Work to be completed:
Find the lines holding the string "from" in the data, then copy all of them.

(Entries with parts and joints)
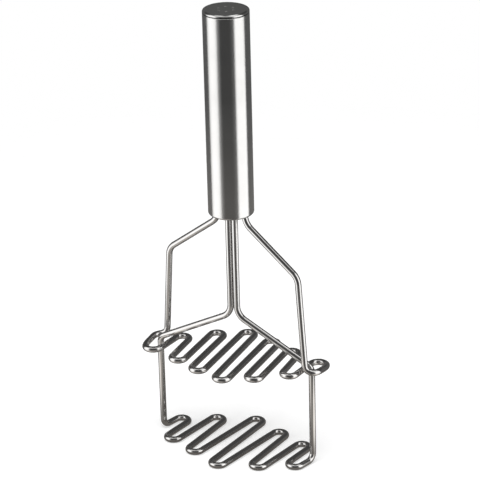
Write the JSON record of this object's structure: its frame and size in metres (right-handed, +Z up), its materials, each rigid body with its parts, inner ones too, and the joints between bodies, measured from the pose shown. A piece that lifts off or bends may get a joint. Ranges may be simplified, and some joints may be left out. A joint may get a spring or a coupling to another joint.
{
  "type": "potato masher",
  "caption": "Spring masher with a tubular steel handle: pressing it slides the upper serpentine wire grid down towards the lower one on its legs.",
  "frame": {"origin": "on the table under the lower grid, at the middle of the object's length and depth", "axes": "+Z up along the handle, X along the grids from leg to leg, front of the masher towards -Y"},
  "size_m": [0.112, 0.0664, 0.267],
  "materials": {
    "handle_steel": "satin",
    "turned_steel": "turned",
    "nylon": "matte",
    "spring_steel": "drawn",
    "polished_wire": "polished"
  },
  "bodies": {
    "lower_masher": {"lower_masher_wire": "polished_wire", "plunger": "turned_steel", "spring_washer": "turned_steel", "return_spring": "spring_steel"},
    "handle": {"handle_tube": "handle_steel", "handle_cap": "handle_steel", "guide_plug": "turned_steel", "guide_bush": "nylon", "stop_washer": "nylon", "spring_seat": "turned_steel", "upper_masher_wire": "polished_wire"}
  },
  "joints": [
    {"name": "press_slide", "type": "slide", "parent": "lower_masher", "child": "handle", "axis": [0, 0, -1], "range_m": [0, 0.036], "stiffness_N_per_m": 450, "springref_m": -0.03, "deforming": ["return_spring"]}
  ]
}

---

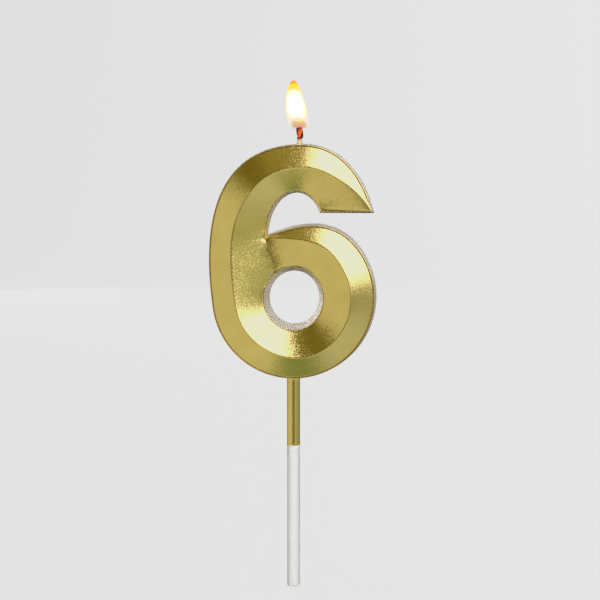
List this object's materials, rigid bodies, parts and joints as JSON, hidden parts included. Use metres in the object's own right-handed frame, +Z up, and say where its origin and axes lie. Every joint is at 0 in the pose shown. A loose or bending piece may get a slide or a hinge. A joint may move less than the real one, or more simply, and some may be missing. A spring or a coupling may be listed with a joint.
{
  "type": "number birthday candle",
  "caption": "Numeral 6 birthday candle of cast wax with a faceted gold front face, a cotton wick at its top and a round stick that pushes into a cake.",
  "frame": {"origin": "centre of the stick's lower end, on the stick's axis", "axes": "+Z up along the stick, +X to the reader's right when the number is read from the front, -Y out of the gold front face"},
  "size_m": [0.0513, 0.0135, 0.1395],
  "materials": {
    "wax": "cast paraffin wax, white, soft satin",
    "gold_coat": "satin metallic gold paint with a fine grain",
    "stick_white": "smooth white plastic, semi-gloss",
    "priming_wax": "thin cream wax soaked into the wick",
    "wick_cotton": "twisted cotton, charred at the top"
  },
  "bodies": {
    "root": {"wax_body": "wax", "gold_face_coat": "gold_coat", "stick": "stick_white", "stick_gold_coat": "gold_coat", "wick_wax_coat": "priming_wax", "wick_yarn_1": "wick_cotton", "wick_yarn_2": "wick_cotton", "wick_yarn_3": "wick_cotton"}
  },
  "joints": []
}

Response for this exercise:
Write the JSON record of this object's structure: its frame and size in metres (right-handed, +Z up), its materials, each rigid body with its parts, inner ones too, and the joints between bodies, measured from the pose shown. A piece that lifts off or bends may get a joint. Ranges may be simplified, and some joints may be left out. A joint may get a spring or a coupling to another joint.
  "frame": {"origin": "on the table under the lower grid, at the middle of the object's length and depth", "axes": "+Z up along the handle, X along the grids from leg to leg, front of the masher towards -Y"},
  "frame": {"origin": "centre of the stick's lower end, on the stick's axis", "axes": "+Z up along the stick, +X to the reader's right when the number is read from the front, -Y out of the gold front face"},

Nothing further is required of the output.